- Requirements:
In the listing below, locate the line that contains "Reconstruct the object" and the line that contains "# Millimetres. +Z". Restate word for word those two lines and every line between them, and nothing else.
_ _ _ _ _
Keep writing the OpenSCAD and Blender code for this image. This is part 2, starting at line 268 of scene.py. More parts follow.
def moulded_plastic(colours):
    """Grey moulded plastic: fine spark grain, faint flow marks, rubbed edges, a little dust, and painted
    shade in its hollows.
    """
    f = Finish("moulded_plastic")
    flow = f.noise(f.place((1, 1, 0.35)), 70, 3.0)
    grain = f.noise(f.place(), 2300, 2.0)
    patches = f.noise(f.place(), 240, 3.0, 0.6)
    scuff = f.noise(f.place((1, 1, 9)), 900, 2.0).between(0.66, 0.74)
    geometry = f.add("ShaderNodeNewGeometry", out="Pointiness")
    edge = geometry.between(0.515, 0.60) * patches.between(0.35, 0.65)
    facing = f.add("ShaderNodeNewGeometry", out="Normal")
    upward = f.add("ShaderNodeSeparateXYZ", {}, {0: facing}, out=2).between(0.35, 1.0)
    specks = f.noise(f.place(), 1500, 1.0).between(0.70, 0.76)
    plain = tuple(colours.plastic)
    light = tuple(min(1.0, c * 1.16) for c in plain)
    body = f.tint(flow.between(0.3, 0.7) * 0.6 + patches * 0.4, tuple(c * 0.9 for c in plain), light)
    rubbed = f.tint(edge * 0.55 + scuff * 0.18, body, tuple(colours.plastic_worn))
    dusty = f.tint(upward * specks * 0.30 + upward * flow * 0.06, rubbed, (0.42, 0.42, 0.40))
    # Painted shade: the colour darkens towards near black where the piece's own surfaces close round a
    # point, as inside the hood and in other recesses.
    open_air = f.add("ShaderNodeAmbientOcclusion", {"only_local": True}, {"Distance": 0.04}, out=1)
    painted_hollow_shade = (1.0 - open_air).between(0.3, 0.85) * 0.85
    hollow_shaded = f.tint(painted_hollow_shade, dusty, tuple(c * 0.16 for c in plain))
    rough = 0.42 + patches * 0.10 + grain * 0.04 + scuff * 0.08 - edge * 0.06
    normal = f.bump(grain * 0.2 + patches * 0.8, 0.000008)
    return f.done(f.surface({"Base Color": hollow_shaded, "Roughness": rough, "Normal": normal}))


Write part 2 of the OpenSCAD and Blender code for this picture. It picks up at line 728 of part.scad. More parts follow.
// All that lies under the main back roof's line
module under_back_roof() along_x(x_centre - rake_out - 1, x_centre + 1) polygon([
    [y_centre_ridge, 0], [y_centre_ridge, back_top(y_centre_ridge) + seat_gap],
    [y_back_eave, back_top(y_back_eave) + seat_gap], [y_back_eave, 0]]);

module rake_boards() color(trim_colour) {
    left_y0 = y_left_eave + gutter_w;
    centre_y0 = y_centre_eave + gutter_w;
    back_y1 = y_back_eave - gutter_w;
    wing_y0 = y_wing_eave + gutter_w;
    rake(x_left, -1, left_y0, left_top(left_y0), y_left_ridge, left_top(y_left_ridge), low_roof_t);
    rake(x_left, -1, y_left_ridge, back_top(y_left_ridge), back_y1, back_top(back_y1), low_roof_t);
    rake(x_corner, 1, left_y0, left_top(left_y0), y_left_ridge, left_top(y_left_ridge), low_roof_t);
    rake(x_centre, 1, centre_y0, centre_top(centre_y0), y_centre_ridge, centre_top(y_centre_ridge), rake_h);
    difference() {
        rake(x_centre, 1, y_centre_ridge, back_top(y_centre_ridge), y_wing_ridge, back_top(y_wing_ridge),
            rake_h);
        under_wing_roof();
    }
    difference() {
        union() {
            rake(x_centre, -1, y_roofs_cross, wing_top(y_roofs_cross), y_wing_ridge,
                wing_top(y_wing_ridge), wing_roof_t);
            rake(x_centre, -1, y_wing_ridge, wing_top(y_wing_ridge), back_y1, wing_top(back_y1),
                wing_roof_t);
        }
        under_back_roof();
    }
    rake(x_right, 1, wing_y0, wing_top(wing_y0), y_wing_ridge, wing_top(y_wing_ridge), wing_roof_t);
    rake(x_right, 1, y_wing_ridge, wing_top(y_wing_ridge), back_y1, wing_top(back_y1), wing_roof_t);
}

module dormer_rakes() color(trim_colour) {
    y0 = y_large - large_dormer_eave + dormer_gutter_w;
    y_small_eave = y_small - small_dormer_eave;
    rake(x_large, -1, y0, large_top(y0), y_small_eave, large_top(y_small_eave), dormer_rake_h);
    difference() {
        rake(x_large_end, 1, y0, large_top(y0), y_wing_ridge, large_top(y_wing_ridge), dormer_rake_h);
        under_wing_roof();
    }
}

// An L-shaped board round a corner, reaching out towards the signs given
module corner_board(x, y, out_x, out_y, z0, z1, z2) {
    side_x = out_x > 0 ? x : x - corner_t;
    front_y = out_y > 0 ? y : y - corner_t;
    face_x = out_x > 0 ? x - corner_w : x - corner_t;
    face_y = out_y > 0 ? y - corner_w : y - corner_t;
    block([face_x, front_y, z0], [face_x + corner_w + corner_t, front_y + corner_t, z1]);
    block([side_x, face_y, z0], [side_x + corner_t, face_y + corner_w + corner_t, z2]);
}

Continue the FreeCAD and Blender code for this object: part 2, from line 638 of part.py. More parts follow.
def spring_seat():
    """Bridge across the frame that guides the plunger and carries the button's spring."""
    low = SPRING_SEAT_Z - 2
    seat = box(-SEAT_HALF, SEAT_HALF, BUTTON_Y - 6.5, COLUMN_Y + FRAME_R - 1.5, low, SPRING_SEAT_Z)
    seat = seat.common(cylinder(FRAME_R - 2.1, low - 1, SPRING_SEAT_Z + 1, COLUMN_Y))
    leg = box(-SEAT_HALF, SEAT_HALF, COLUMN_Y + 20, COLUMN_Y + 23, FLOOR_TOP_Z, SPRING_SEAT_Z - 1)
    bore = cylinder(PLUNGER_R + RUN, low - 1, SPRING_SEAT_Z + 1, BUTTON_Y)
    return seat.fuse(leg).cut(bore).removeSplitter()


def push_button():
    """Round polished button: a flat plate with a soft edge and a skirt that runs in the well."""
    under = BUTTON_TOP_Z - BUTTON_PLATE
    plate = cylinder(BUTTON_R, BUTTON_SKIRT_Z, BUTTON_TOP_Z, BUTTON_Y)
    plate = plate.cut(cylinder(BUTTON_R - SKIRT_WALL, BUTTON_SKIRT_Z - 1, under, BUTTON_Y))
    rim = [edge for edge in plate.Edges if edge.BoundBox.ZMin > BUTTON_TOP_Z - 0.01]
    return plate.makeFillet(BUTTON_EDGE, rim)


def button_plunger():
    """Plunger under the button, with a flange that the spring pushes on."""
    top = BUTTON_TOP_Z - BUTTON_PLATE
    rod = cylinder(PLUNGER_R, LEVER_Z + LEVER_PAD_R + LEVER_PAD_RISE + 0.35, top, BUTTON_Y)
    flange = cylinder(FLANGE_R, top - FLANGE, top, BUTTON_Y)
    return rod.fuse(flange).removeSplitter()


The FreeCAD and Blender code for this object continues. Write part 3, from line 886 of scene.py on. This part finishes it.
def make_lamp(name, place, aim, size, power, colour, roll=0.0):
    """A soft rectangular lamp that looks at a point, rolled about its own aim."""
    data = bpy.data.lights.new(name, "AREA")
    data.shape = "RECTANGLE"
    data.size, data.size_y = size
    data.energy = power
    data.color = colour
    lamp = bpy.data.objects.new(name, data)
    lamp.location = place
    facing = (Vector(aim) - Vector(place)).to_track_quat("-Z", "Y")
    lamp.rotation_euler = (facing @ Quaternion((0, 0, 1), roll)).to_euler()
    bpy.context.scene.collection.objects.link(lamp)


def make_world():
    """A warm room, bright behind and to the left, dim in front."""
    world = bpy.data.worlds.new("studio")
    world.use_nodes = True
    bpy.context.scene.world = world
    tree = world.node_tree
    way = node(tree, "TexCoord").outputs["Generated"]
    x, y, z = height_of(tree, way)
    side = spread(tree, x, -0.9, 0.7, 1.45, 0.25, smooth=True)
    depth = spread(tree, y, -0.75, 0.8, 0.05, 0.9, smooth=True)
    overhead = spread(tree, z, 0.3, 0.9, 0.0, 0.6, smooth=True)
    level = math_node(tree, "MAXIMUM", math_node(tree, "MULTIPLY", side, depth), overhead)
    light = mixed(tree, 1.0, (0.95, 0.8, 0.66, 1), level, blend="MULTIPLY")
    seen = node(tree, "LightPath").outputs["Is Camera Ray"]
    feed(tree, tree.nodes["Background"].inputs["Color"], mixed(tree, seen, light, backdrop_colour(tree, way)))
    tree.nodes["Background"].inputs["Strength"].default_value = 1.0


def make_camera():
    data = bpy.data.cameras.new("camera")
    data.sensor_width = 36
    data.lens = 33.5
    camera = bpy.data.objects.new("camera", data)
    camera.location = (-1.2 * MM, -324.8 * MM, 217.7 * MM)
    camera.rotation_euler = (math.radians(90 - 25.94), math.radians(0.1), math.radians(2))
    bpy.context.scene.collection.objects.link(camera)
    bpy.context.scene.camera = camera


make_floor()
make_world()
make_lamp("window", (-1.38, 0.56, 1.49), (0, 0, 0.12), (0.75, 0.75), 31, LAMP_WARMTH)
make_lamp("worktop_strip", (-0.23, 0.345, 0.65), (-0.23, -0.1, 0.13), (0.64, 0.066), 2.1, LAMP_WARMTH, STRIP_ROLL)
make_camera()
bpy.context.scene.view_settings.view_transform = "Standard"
_ _ _ _ _
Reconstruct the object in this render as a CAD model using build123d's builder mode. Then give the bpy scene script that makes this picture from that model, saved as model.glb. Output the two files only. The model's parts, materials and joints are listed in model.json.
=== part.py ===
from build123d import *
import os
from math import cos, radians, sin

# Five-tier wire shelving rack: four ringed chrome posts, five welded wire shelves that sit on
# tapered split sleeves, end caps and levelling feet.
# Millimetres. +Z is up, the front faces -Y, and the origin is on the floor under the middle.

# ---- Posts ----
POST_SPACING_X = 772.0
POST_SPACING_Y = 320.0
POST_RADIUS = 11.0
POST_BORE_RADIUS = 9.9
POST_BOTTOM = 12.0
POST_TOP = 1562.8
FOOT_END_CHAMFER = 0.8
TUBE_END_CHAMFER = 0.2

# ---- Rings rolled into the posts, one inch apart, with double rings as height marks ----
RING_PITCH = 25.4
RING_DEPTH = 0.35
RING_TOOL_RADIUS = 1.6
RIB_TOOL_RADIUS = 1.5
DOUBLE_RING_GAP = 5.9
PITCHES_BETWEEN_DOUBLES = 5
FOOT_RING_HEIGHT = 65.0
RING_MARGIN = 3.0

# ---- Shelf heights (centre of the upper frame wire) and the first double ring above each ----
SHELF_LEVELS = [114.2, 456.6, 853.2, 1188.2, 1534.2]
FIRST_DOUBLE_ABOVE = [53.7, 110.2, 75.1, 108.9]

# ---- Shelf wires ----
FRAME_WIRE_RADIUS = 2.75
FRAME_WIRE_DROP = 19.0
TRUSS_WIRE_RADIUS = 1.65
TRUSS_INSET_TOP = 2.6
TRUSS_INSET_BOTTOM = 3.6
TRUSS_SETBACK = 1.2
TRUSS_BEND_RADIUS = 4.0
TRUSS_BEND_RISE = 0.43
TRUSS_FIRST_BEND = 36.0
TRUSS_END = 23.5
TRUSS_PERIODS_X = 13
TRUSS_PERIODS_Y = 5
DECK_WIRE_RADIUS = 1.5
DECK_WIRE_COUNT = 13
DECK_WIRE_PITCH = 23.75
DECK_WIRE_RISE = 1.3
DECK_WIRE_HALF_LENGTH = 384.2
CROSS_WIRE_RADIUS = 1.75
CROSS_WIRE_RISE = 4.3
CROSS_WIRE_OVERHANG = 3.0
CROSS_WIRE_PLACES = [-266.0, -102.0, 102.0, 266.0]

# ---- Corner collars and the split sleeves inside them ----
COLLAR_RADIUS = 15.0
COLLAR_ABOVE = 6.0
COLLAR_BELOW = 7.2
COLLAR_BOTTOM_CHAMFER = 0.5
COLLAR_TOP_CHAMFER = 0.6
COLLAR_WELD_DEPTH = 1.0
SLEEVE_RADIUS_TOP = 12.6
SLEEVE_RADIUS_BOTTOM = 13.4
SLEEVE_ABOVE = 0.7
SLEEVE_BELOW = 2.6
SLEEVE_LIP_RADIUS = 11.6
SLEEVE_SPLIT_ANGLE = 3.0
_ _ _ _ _
- Finished exercise:
Reconstruct the object in this render as a CAD model using build123d's builder mode. Then give the bpy scene script that makes this picture from that model, saved as model.glb. Output the two files only. The model's parts, materials and joints are listed in model.json.
=== part.py ===
from build123d import *
import os
from math import cos, radians, sin

# Five-tier wire shelving rack: four ringed chrome posts, five welded wire shelves that sit on
# tapered split sleeves, end caps and levelling feet.
# Millimetres. +Z is up, the front faces -Y, and the origin is on the floor under the middle.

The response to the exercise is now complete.